Figura 1. Relação entre a mudança de escala e representação espacial de objetos. Fonte: Organizado pelo autor com base em Silva (2001) e Cruz e Menezes (2009).

Assim, a partir da análise dos níveis de causalidade propostos por Silva (2001) e simplificados na figura 01, observa-se que a geoinformação pode ser representada de diferentes maneiras, em diversas escalas, que dependem da demanda e do modo de investigação do usuário final, possibilitando diferentes níveis de detalhamento e diversas formas de interpretação. 

Dessa forma, ao escolher a escala de trabalho, os profissionais que se utilizam do geoprocessamento devem utilizar estruturas de análise compatíveis com a complexidade ambiental que se defrontam (SILVA, (2001), pois, segundo Cruz e Menezes (2009) as escalas cartograficamente maiores representam nível de detalhamento superior ao de escalas menores, abordando, por sua vez uma área geográfica menor.

Desse modo, o tamanho da escala, ou o nível de causalidade, dependerá do tipo de estudo que o pesquisador estiver fazendo, que abrangerá uma área específica de acordo com o fenômeno ou objeto estudado. Contudo, é visível atualmente esforços para se conceituar e entender melhor as atividades realizadas em ambiente computacional por meio de ferramentas de geoprocessamento. Nesse sentido, a representação cartográfica em meio digital ainda não está definida, pois a cada dia sensores e softwares vem surgindo para melhorar os produtos cartográficos e também a precisão da localização sobre a superfície do planeta.

O avanço na cartografia computadorizada pode ser visualizada nos dias de hoje com ferramentas WebGis disponíveis na internet, com temáticas específicas, de acordo com a conveniência de seu administrador.

É importante enfatizar que as potencialidades de relações espaciais em ambiente SIG são factíveis e podem gerar novas informações a partir da interpolação de dados diversos com criação de cenários futuros ou a descoberta de outros atributos existentes no tempo presente. Assim, o fator de escala, antes elemento limitador na análise do mapa impresso, torna-se flexível quando o produto cartográfico está disposto em um computador. 

Porém, não se pode incentivar generalizações confusas, que omitam elementos importantes nos estudos da paisagem, mas se pretende atentar para a necessidade de se gerar instrumentos eficazes e ágeis temporalmente, de rápida elaboração, que auxiliem na análise ideal do espaço geográfico.

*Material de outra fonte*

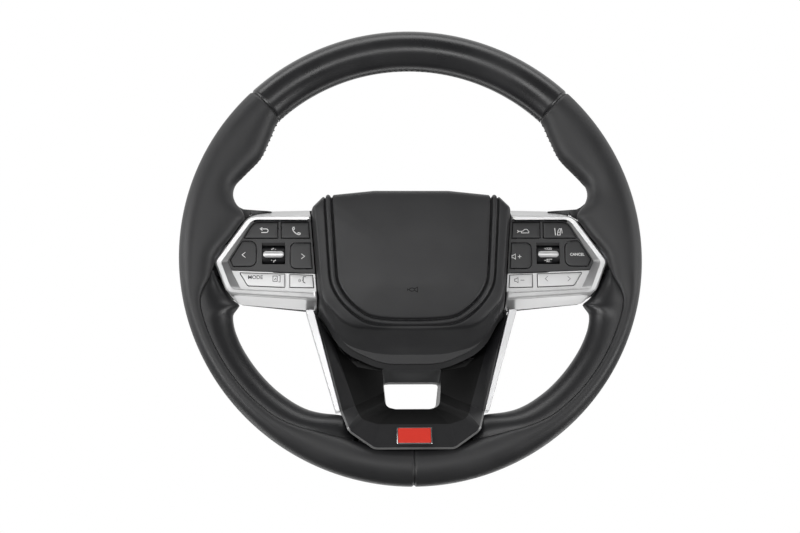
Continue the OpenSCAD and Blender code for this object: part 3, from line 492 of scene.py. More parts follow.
BEZEL_FRONT = [end(-37.4), out(10.5, -32.8, 9), out(0, -6.15, 6), out(27.4, 32, 12), end(32)]
BEZEL_REAR = [end(-43.4), out(16.9, -37.4, 8), out(5.9, -8, 6), out(33.9, 40.6, 12), end(41.6)]
BEZEL_REACH = [end(-43.4), out(16.9, -37.4, 8), out(10.5, -32.8, 4), out(0, -6.15, 5), out(33.9, 40.6, 12), end(41.6)]
POCKET_TOP = [end(-33, 2.5), out(13.9, -29.5, 6), out(5.2, -6.5, 4), out(30.6, 28.9, 9), end(28.7, 2.5)]
POCKET_LIP = [end(-31, 2.5), out(21.4, -28, 4), out(10.1, -5, 3), out(30.9, 28.7, 9), end(28.5, 2.5)]
POCKET = [end(-31, 2.5), out(21.4, -28, 4), out(10.1, -5, 3), out(30.9, 29.2, 9), end(29.2, 2.5)]
OUTER_TOP_KEY = [out(51.8, 14.3), out(23.3, 14.3), out(31.6, 28, 8), out(51.8, 28)]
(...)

Mais uma vez espero ter contribuído com essa leitura.

Até a próxima,

REFERÊNCIAS

CÂMARA, G e MONTEIRO, A. M. Conceitos básicos em ciência da Geoinformação. In: CÂMARA, G; DAVIS, C. MONTEIRO, A. M. V. Introdução da ciência da Geoinformação. São José dos Campos: INPE, 2001. p. 07- 41

CRUZ, C. B. M. ; MENEZES, P. M. L. A cartografia no Ordenamento territorial do espaço geográfico brasileiro. In.: ALMEIDA, F. J. & SOARES, L. D. A. Ordenamento Territorial. Coletânea de textos com diferentes abordagens no contexto brasileiro. Rio de Janeiro: Bertrand Brasil, 2009. p. 195-225.

FITZ, Paulo R. Geoprocessamento sem complicação. São Paulo: Oficina de Textos, 2008a.
______. Cartografia básica. São Paulo: Oficina de Textos, 2008b.

SILVA, J. X. Geoprocessamento: para a análise ambiental. Rio de Janeiro: Edição do Autor, 2001.

SILVA, Fernando Renier Gibotti da. Geodiscover - mecanismo de busca especializado em dados geográficos. São José dos Campos: INPE, 2006. (Tese de Doutorado em Computação Aplicada).

SILVA, C. N. Cartografia das percepções ambientais-territoriais dos pescadores do estuário amazônico com utilização de instrumentos de geoinformação. Revista Formação. Presidente Prudente: UNESP, 2008, p.118 – 128.